Juha was very kind and generous with both his time and knowledge, explaining to me how they made their arch top guitars, showing me around their workshop (which is quite different to the community workshop I work in terms of tool availability), and in general he answered my questions on how they approached things on their guitars.
It was a humbling experience: talking to Juha I learned a lot, all the while I was aware that I’m there keeping him from doing actual work, so I was doubly appreciative not just of the knowledge he shared but also of the time he gave me. One of the things we discussed towards the end is how generous with knowledge the guitar building community is, which is certainly true. I only could get started on this because of people like Crimson Guitars and Highline Guitars and many others posting tutorials and explanations on youtube, and from the help I’ve had over time from people online, and then both Matt and Juha.
I’m trying to do my own little bit to share back with this blog, and by helping people at Makespace whenever I can.

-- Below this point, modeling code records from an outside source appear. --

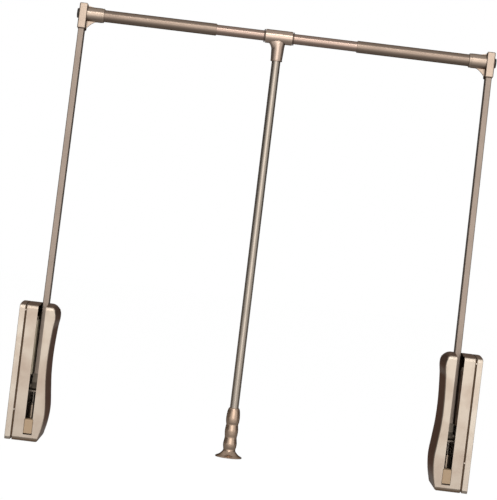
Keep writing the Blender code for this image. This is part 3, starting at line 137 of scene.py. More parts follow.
class Axis(Enum):
    """The axis that a turned or drawn shape runs along."""

    X = "x"
    Y = "y"
    Z = "z"

    def point(self, station: float, first: float, second: float) -> Vector:
        """Return a point from a place along the axis and the two places across it.

        Args:
            station: Place along the axis.
            first: Place along the next axis in X, Y, Z order.
            second: Place along the axis after that.

        Returns:
            The point.
        """
        if self is Axis.X:
            return Vector((station, first, second))
        if self is Axis.Y:
            return Vector((second, station, first))
        return Vector((first, second, station))


@dataclass(frozen=True)
class Layout:
    """The sizes that place the sub-assemblies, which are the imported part's own."""

    opening: float = 932.0 * MM
    arm_from_wall: float = 45.0 * MM
    arm_length: float = 771.0 * MM
    lean: float = math.radians(4.5)
    tee_x: float = 450.0 * MM
    rack_travel: float = 25.133 * MM
    wall_screws: tuple[Pair, ...] = ((8.0 * MM, 130.0 * MM), (8.0 * MM, -74.0 * MM))

    @property
    def bar_y(self) -> float:
        """How far behind the pivots the bar's axis lies."""
        return self.arm_length * math.sin(self.lean)

    @property
    def bar_z(self) -> float:
        """How far above the pivots the bar's axis lies."""
        return self.arm_length * math.cos(self.lean)

    def unit(self, hand: Hand) -> Matrix:
        """Return the matrix of a side unit, whose own X runs inwards from its wall.

        Args:
            hand: Which end.

        Returns:
            The matrix from the unit's own frame to the row's frame.
        """
        wall = 0.0 if hand is Hand.LEFT else self.opening
        return Matrix.Translation((wall, 0.0, 0.0)) @ Matrix.Diagonal((hand.inward, 1.0, 1.0, 1.0))

    def arm(self, hand: Hand) -> Matrix:
        """Return the matrix of an arm, whose own Z runs up the leaning arm from its pivot.

        Args:
            hand: Which end.

        Returns:
            The matrix from the arm's own frame to the row's frame.
        """
        place = Matrix.Translation((self.arm_from_wall, 0.0, 0.0))
        return self.unit(hand) @ place @ Matrix.Rotation(-self.lean, 4, "X")

    def bar(self) -> Matrix:
        """Return the matrix of the bar's middle, whose own X runs along the bar."""
        place = Matrix.Translation((self.opening / 2, self.bar_y, self.bar_z))
        return place @ Matrix.Rotation(-self.lean, 4, "X")

    def handle(self) -> Matrix:
        """Return the matrix of the handle, which hangs plumb from the bar's axis."""
        return Matrix.Translation((self.tee_x, self.bar_y, self.bar_z))


LAYOUT = Layout()


class Sketch:
    """A short way to lay nodes in a shader or geometry tree."""

    def __init__(self, tree: Tree) -> None:
        """Keep the tree.

        Args:
            tree: The tree that the nodes go into.
        """
        self.tree = tree

    def put(
        self, kind: str, inputs: dict[str | int, object] | None = None, **settings: object,
    ) -> Node:
        """Add a node, then set its settings and its inputs.

        Args:
            kind: The node's type name.
            inputs: Value or source socket of each input, by name or by number.
            **settings: The node's own properties.

        Returns:
            The node.
        """
        node = self.tree.nodes.new(kind)
        for name, value in settings.items():
            setattr(node, name, value)
        for key, value in (inputs or {}).items():
            socket = node.inputs[key]
            if isinstance(value, Socket):
                self.tree.links.new(value, socket)
            else:
                socket.default_value = value
        return node

    def made(self, kind: str, inputs: dict[str | int, object] | None = None, **settings: object) -> Socket:
        """Add a node as put does, and return its first output."""
        return self.put(kind, inputs, **settings).outputs[0]

    def math(self, operation: str, first: object, second: object = 0.0) -> Socket:
        """Add a Math node.

        Args:
            operation: The operation's name.
            first: First value or socket.
            second: Second value or socket.

        Returns:
            The result's socket.
        """
        return self.made("ShaderNodeMath", {0: first, 1: second}, operation=operation)

    def span(
        self, value: object, low: object, high: object, start: object = 0.0, end: object = 1.0,
    ) -> Socket:
        """Add a clamped Map Range node.

        Args:
            value: The value to map.
            low: Where the range that is read begins.
            high: Where it ends.
            start: The result at low.
            end: The result at high.

        Returns:
            The result's socket.
        """
        inputs = {"Value": value, "From Min": low, "From Max": high, "To Min": start, "To Max": end}
        return self.made("ShaderNodeMapRange", inputs, clamp=True)

    def noise(self, place: object, scale: object, detail: float, roughness: float = 0.5) -> Socket:
        """Add a Noise Texture.

        Args:
            place: Where it is looked up.
            scale: How fine it is.
            detail: How many layers it has.
            roughness: How strong the finer layers are.

        Returns:
            The value's socket.
        """
        inputs = {"Vector": place, "Scale": scale, "Detail": detail, "Roughness": roughness}
        return self.made("ShaderNodeTexNoise", inputs)

    def dot(self, first: object, second: object) -> Socket:
        """Add a Vector Math node for two vectors' dot product."""
        node = self.put("ShaderNodeVectorMath", {0: first, 1: second}, operation="DOT_PRODUCT")
        return node.outputs["Value"]

    def place(self) -> Socket:
        """Add a Texture Coordinate node for the place on the object."""
        return self.put("ShaderNodeTexCoord").outputs["Object"]

    def xyz(self, **places: object) -> Socket:
        """Add a Combine XYZ node and return its vector."""
        return self.made("ShaderNodeCombineXYZ", places)

    def blend(self, share: object, first: object, second: object, mode: str = "MIX") -> Socket:
        """Add a colour Mix node.

        Args:
            share: How much of the second colour.
            first: First colour or socket.
            second: Second colour or socket.
            mode: The blend mode's name.

        Returns:
            The colour's socket.
        """
        node = self.put("ShaderNodeMix", {0: share, 6: first, 7: second}, data_type="RGBA", blend_type=mode)
        return node.outputs[2]


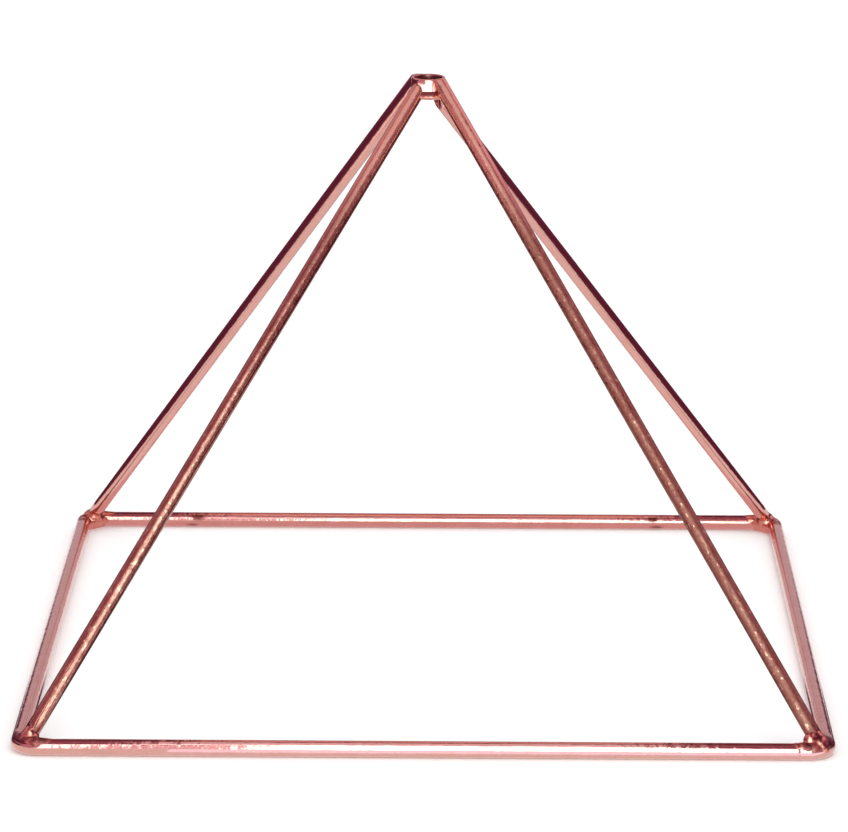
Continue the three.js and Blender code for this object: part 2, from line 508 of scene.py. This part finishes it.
def new_bmesh() -> bmesh.types.BMesh:
    """Makes an empty bmesh with layers for a rod's own coordinates and for the torch's stain and
    painted shade.

    Returns:
        The bmesh.
    """
    bm = bmesh.new()
    bm.verts.layers.float_vector.new(PLACE)
    bm.verts.layers.float.new(STAIN_AND_SHADE)
    return bm


def soft_step(value: float, low: float, high: float) -> float:
    """Rises smoothly from zero at one value to one at another, which may be the lower one.

    Args:
        value: Where it is read.
        low: Where it is zero.
        high: Where it is one.

    Returns:
        The height of the step there.
    """
    share = max(0.0, min(1.0, (value - low) / (high - low)))
    return share * share * (3 - 2 * share)


@dataclass(frozen=True)
class CornerPlan:
    """What sets a corner apart: its rod's height on the collar, its braze's lumps, and its spots of
    torch stain and painted shade.
    """

    drop: float
    reach: float
    lumps: tuple[Spot, ...]
    stains_and_shades: tuple[Spot, ...]


# Each corner's stain spots are torch stains together with painted shade on darker faces of the
# braze and its run-out
PLANS = {
    Corner.FRONT_LEFT: CornerPlan(
        drop=5 * MM, reach=3.2 * MM,
        lumps=(Spot(-121.6, -122.3, 6.0, 1.9), Spot(-121.8, -122.9, 4.4, 1.9)),
        stains_and_shades=(Spot(-126.2, -123.6, 3.8, 4.0), Spot(-124.4, -126.0, 3.6, 3.2),
                Spot(-118.0, -126.4, 4.0, 4.0, depth=0.6))),
    Corner.FRONT_RIGHT: CornerPlan(
        drop=1.7 * MM, reach=4.1 * MM,
        lumps=(Spot(119.5, -123.0, 5.6, 2.3), Spot(122.3, -123.6, 4.3, 2.4),
               Spot(123.2, -124.0, 3.4, 2.3), Spot(119.4, -124.3, 3.4, 2.4)),
        stains_and_shades=(Spot(125.4, -124.4, 5.2, 2.7), Spot(125.4, -122.0, 5.0, 2.8),
                Spot(121.5, -123.6, 6.7, 1.9), Spot(123.5, -120.0, 6.0, 2.8),
                Spot(118.2, -126.4, 4.0, 2.2))),
    Corner.BACK_RIGHT: CornerPlan(
        drop=8.2 * MM, reach=3.2 * MM,
        lumps=(Spot(120.4, 121.8, 6.4, 1.8), Spot(122.8, 121.4, 2.7, 1.5)),
        stains_and_shades=(Spot(122.4, 120.2, 4.4, 1.2), Spot(118.0, 121.6, 4.6, 1.2))),
    Corner.BACK_LEFT: CornerPlan(
        drop=2 * MM, reach=3.6 * MM,
        lumps=(Spot(-123.8, 122.8, 4.3, 1.7), Spot(-121.5, 121.6, 4.7, 1.7)),
        stains_and_shades=(Spot(-122.4, 120.6, 4.0, 1.3), Spot(-117.6, 121.8, 4.6, 1.3))),
}


@dataclass
class BaseLoop:
    """The base: one rod bent at four corners, whose ends meet on the front side."""

    side: float = 250 * MM
    rod_radius: float = 2.55 * MM
    bend_radius: float = 6 * MM
    meeting_distance: float = 9 * MM
    meeting_gap: float = 0.01 * MM
    end_rounding: float = 0.04 * MM
    sides: int = 48
    bend_steps: int = 14
    straight_steps: int = 10
    end_share: float = 0.004

    @property
    def bend_middle_reach(self) -> float:
        """How far the middle of a bend lies from the pyramid's axis."""
        return (self.side / 2 - self.bend_radius) * math.sqrt(2) + self.bend_radius

    def bend_stations(self, turn: float) -> list[Matrix]:
        """Frames round one bend.

        Args:
            turn: The corner's direction about the pyramid's axis.

        Returns:
            The frames, from the bend's start to its end.
        """
        reach = (self.side / 2 - self.bend_radius) * math.sqrt(2)
        centre = Vector((math.cos(turn) * reach, math.sin(turn) * reach, self.rod_radius))
        frames = []
        for step in range(self.bend_steps + 1):
            angle = turn - math.pi / 4 + math.pi / 2 * step / self.bend_steps
            outward = Vector((math.cos(angle), math.sin(angle), 0))
            tangent = Vector((-outward.y, outward.x, 0))
            frames.append(station(centre + outward * self.bend_radius, tangent, outward))
        return frames

    def stations(self) -> list[Matrix]:
        """Frames along the whole rod, with steps along its straight runs.

        Returns:
            The frames, from one end of the rod to the other.
        """
        meeting = Vector((self.side / 2 - self.meeting_distance, -self.side / 2, self.rod_radius))
        along, outward = Vector((1, 0, 0)), Vector((0, -1, 0))
        frames = [station(meeting + along * self.meeting_gap / 2, along, outward)]
        for corner in (Corner.FRONT_RIGHT, Corner.BACK_RIGHT, Corner.BACK_LEFT, Corner.FRONT_LEFT):
            frames += self.run(frames[-1], self.bend_stations(corner.turn))
        last = station(meeting - along * self.meeting_gap / 2, along, outward)
        return frames + self.run(frames[-1], [last])

    def run(self, last: Matrix, following: list[Matrix]) -> list[Matrix]:
        """Adds the steps of a straight run, one close to each end so that it shades as straight.

        Args:
            last: The frame that the run starts from.
            following: The frames after the run.

        Returns:
            The run's inner frames and the following ones.
        """
        inner = []
        shares = [step / self.straight_steps for step in range(1, self.straight_steps)]
        for share in [self.end_share, *shares, 1 - self.end_share]:
            frame_here = last.copy()
            frame_here.translation = last.translation.lerp(following[0].translation, share)
            inner.append(frame_here)
        return inner + following

    def build(self, material: bpy.types.Material) -> bpy.types.Object:
        """Builds the base rod.

        Args:
            material: Its finish.

        Returns:
            The piece.
        """
        bm = new_bmesh()
        for ring in sweep(bm, self.rod_radius, self.sides, self.stations()):
            bmesh.ops.contextual_create(bm, geom=ring)
            round_off(bm, ring, self.end_rounding, segments=2)
        bmesh.ops.recalc_face_normals(bm, faces=bm.faces)
        return finished("base_rod_polished", bm, material, ["base_rod"])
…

I think the guitar community understands that it’s not the knowledge that sets people apart, it’s the execution of that knowledge and the attention to detail and the care and attention. As such, we’re happy to share what we know, as it’ll let us see other people make cool things and we’ll one day benefit from the return favour.
Anyway, it was a wonderful way to spend some time with someone so knowledgeable. I just hope I can do the learning justice at some point in the near future.
Related to the topic of sharing knowledge is EMFCamp. EMFCamp is a bi-annual festival of all things geeky and nerdy and maker-y, with about 2000 attendees (so I was told, I didn't count them all) and lasting two and a half days. There were talks on three stages running all day; regular workshops on things like electronics, metalwork, and knitting; a race track for home made racers running events throughout the weekend; and lots of groups set up their own villages around specific topics in the camp site (e.g., amateur radio, different hackspaces, and so forth).
I last went to EMFCamp in 2014, and it’s come along a long way since then. Whilst I understand the organisers struggled with being let down by suppliers this year, as an attendee I wasn't particularly aware of this, and had a great time. In particular I liked how there was room to just chill out more between talks and events - the weather was good and you could just sit on the grass, under a tree, or in a small geodesic dome (it is that kind of event). I got to catch up with people who I’d not seen for a while, and meet some new friends. I had a guitar with me so occasionally I'd just sit down, chill out and play, and pass the guitar over to others to play if they stopped by.
I saw some great talks: building physical models of landscapes from LiDAR scans, making electronic music with open source software, and the trials of entering robot wars (I actually know the team who did this, but it was great to learn more of their struggles despite the brave face they put on it). The full list of talks and the videos of them are available here.
I was also giving a talk this year, on the topic of how to get started in a new domain: how to try and prevent yourself getting overwhelmed, and how to pull yourself through when things go wrong. Basically trying to encourage people who’d seen something cool at EMFCamp that they wanted to do but thought they couldn’t do to give it a try. You can see the talk here if you’re at all interested.
(Sorry there's not a better picture - I was incredibly nervous about talking to such a large audience, and thus forgot to try and get someone to take a picture of me on stage).
At the heart of the talk is just a few simple rules that I’ve applied to learning to build guitars to try prevent myself getting stuck and giving up. Mostly this is around doing just a little bit out of my comfort zone on each guitar, knowing that I’ll eventually get to building my own custom designed guitars from scratch one day, but if I try that on the first guitar I’ll get overwhelmed and give up. I also have made sure I’m part of a community - both the local Makespace community and the wider guitar builder commit via things like Instagram, both of which help you get knowledge, inspiration, and support on the days when things go wrong.
It seemed to go well, and afterwards I met some people who said that it had resonated with them: that they’d wanted to get into various things but felt overwhelmed or unsure how to get started and the tools. The best reaction though was from a chap at the Newcastle makerspace who is has made his own pickup winding machine, and gave me an example of his work, which was very kind of him.
We have a chat and hopefully at some point I can find time to visit Newcastle and have a go at pickup winding (most likely to learn just how hard it actually is :).